## Object modeling scripts
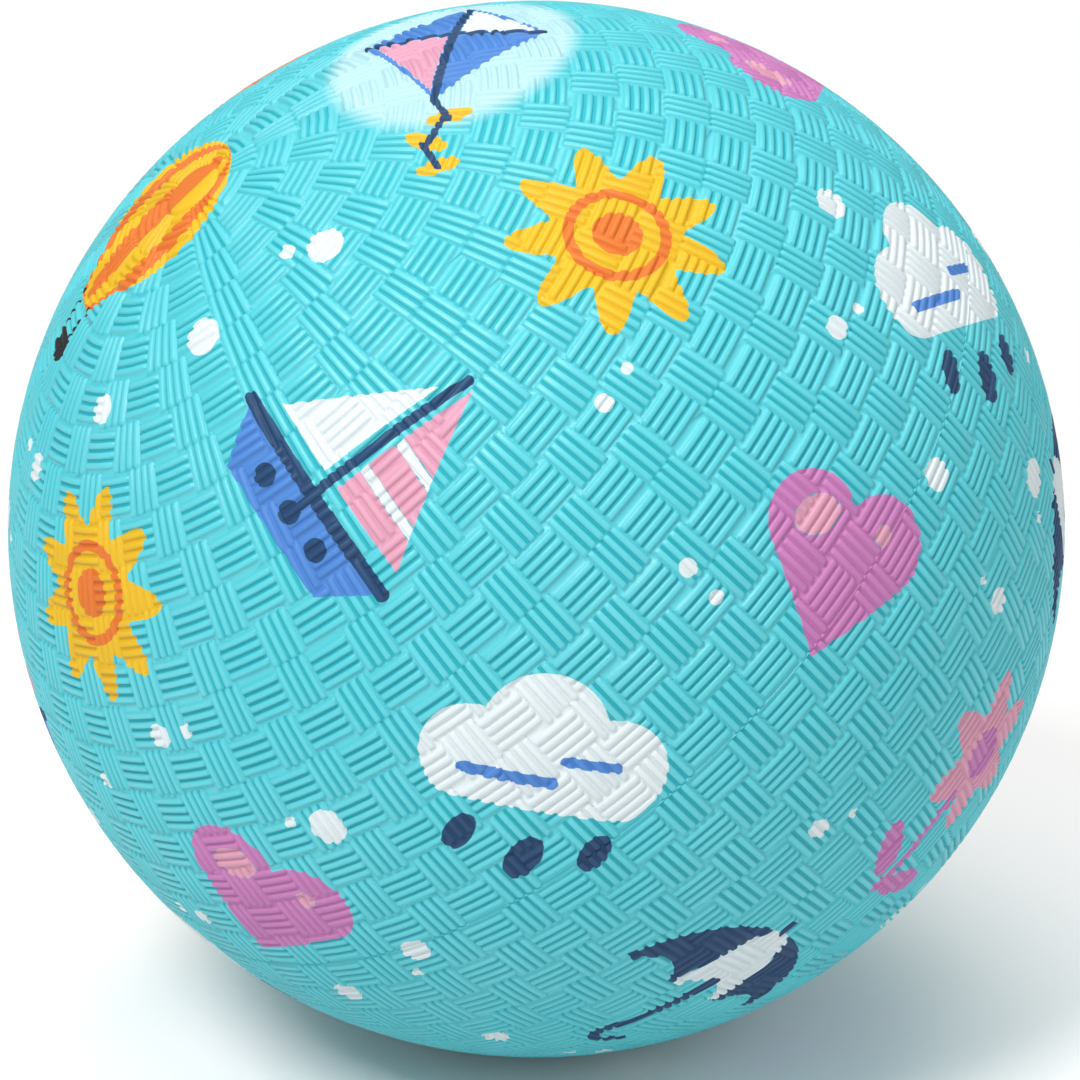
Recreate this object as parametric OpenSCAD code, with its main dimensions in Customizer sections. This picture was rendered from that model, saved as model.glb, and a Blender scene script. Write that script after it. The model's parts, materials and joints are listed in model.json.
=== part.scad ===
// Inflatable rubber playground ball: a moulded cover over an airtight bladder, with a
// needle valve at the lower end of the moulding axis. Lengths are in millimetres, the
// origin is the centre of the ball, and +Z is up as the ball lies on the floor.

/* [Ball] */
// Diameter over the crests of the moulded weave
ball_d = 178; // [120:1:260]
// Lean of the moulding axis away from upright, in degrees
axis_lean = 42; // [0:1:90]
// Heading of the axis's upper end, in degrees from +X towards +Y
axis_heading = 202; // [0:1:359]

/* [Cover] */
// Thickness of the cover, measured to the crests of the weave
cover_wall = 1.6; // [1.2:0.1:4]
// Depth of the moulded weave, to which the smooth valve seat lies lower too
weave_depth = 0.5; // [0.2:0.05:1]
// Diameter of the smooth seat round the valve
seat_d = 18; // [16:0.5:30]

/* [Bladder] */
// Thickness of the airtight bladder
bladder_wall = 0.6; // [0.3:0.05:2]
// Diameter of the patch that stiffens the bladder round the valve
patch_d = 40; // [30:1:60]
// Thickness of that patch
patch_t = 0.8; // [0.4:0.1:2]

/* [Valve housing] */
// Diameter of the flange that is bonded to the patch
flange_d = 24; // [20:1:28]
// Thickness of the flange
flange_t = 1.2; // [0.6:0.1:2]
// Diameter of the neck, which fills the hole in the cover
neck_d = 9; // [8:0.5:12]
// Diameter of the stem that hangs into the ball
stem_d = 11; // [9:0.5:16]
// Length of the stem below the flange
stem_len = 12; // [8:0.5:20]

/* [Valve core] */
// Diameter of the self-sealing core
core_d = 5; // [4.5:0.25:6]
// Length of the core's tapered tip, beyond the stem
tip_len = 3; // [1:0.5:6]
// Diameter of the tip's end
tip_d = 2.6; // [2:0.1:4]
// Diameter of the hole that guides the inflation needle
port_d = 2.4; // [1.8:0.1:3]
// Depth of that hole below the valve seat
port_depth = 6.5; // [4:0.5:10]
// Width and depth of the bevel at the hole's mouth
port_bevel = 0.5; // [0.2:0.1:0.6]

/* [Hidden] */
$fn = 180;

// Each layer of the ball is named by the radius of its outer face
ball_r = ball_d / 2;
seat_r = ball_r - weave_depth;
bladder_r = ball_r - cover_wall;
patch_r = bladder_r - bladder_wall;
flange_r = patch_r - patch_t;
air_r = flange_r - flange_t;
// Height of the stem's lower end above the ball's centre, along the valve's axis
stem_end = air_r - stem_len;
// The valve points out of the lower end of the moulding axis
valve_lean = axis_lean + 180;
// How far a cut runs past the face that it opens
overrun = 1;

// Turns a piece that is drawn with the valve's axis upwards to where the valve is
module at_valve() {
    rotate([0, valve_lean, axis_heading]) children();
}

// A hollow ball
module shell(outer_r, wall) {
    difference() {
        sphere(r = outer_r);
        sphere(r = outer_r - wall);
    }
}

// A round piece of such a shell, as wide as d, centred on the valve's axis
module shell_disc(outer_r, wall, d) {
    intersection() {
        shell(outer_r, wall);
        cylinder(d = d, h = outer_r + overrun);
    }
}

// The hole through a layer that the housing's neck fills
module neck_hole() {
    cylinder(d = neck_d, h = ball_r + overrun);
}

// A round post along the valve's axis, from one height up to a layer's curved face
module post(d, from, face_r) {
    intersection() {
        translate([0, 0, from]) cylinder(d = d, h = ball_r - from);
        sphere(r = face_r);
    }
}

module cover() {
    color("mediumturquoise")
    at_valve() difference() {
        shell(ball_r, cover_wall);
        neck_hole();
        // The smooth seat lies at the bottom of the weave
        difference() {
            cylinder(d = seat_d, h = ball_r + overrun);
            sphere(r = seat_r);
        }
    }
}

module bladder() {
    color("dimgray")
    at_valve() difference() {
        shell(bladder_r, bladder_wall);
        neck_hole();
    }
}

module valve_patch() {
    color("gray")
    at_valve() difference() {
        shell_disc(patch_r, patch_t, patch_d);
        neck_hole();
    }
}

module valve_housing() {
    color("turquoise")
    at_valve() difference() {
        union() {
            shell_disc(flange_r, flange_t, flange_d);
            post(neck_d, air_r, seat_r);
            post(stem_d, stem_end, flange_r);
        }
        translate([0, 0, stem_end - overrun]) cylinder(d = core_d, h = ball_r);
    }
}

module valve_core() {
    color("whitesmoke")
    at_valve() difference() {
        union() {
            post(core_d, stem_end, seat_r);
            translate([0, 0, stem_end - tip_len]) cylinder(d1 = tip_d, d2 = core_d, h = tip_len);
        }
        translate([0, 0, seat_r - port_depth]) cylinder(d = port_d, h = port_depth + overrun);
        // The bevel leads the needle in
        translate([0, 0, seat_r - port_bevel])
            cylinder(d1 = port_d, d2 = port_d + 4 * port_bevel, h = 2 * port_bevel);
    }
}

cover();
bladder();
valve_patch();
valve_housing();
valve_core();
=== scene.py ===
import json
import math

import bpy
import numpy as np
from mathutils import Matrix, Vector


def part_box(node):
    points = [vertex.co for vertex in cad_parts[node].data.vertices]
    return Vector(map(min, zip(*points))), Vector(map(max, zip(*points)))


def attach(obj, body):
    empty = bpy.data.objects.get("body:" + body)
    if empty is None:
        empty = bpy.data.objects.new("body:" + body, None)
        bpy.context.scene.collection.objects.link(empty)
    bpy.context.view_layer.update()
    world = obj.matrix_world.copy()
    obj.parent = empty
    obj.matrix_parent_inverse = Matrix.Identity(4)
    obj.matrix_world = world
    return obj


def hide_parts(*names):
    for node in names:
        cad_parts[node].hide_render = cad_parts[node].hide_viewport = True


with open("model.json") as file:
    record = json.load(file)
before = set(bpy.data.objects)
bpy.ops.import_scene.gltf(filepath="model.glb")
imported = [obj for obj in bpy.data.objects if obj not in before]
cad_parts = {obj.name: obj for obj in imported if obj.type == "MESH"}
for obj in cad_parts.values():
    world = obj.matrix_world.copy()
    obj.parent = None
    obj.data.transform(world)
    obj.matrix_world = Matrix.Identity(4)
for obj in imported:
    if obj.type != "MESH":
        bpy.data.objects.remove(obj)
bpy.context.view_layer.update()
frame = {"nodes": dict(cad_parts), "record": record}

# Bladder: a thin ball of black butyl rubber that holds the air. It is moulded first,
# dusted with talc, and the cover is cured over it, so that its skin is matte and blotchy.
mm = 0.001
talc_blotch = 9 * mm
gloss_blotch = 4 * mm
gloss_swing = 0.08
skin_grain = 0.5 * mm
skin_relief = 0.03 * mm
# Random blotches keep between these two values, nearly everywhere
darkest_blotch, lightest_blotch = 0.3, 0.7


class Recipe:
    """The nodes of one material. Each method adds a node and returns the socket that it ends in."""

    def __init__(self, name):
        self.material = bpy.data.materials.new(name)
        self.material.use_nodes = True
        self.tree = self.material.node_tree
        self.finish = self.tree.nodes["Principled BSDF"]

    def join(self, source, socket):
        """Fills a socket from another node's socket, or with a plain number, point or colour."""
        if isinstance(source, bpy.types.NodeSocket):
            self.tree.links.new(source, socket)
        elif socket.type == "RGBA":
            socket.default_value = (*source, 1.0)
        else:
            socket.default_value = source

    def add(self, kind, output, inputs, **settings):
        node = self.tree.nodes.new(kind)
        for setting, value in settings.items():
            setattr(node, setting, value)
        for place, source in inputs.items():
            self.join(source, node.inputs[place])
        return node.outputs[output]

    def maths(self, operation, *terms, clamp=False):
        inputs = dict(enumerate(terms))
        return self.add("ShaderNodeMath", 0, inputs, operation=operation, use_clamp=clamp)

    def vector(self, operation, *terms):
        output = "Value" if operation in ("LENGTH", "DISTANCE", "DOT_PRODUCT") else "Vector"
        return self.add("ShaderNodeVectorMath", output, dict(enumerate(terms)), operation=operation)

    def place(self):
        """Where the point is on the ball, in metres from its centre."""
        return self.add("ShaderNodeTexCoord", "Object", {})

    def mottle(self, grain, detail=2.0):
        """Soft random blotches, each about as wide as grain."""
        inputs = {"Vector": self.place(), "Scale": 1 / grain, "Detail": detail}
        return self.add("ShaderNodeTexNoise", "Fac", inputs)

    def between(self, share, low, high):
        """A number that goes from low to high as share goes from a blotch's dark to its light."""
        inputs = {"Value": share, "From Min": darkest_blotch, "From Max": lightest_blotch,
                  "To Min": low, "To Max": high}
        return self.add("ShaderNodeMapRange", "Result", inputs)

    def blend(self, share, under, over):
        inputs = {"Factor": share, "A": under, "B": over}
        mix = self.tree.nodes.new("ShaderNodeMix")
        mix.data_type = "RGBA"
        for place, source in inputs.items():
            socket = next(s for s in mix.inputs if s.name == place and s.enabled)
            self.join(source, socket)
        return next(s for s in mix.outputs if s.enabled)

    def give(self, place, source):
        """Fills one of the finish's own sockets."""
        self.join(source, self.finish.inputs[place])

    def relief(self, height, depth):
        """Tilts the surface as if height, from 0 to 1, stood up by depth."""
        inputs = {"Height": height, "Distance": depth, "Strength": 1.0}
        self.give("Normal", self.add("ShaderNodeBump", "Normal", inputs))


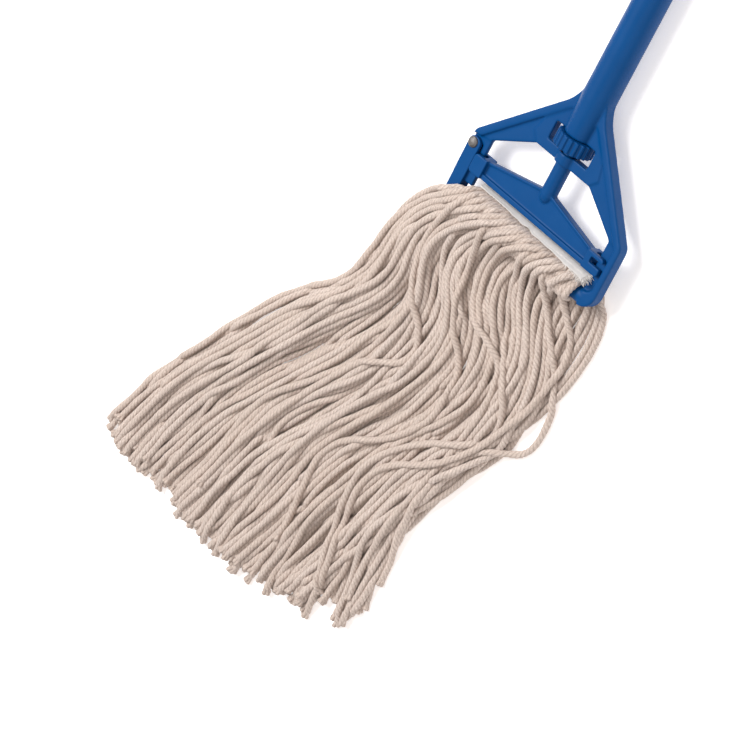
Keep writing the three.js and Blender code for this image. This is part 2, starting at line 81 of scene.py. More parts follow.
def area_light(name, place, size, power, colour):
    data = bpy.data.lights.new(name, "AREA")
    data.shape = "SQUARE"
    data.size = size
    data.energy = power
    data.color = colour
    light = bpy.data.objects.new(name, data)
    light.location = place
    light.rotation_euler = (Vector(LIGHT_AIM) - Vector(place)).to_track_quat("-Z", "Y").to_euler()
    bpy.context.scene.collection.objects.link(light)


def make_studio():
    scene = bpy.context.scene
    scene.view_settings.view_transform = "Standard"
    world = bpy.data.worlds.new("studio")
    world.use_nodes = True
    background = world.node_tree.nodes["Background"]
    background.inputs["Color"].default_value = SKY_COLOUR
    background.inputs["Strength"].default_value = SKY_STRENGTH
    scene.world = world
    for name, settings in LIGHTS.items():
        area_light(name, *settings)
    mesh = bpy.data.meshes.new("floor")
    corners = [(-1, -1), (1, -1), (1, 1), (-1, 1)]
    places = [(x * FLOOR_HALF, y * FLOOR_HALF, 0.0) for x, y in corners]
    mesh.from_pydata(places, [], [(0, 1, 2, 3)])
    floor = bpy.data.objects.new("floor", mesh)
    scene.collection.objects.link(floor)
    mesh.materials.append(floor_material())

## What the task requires
The line with "the needle in" marks the start and the line with "if empty is" marks the end; transcribe every line in that stretch, unchanged.

## Task solution
        // The bevel leads the needle in
        translate([0, 0, seat_r - port_bevel])
            cylinder(d1 = port_d, d2 = port_d + 4 * port_bevel, h = 2 * port_bevel);
    }
}

cover();
bladder();
valve_patch();
valve_housing();
valve_core();
=== scene.py ===
import json
import math

import bpy
import numpy as np
from mathutils import Matrix, Vector


def part_box(node):
    points = [vertex.co for vertex in cad_parts[node].data.vertices]
    return Vector(map(min, zip(*points))), Vector(map(max, zip(*points)))


def attach(obj, body):
    empty = bpy.data.objects.get("body:" + body)
    if empty is None:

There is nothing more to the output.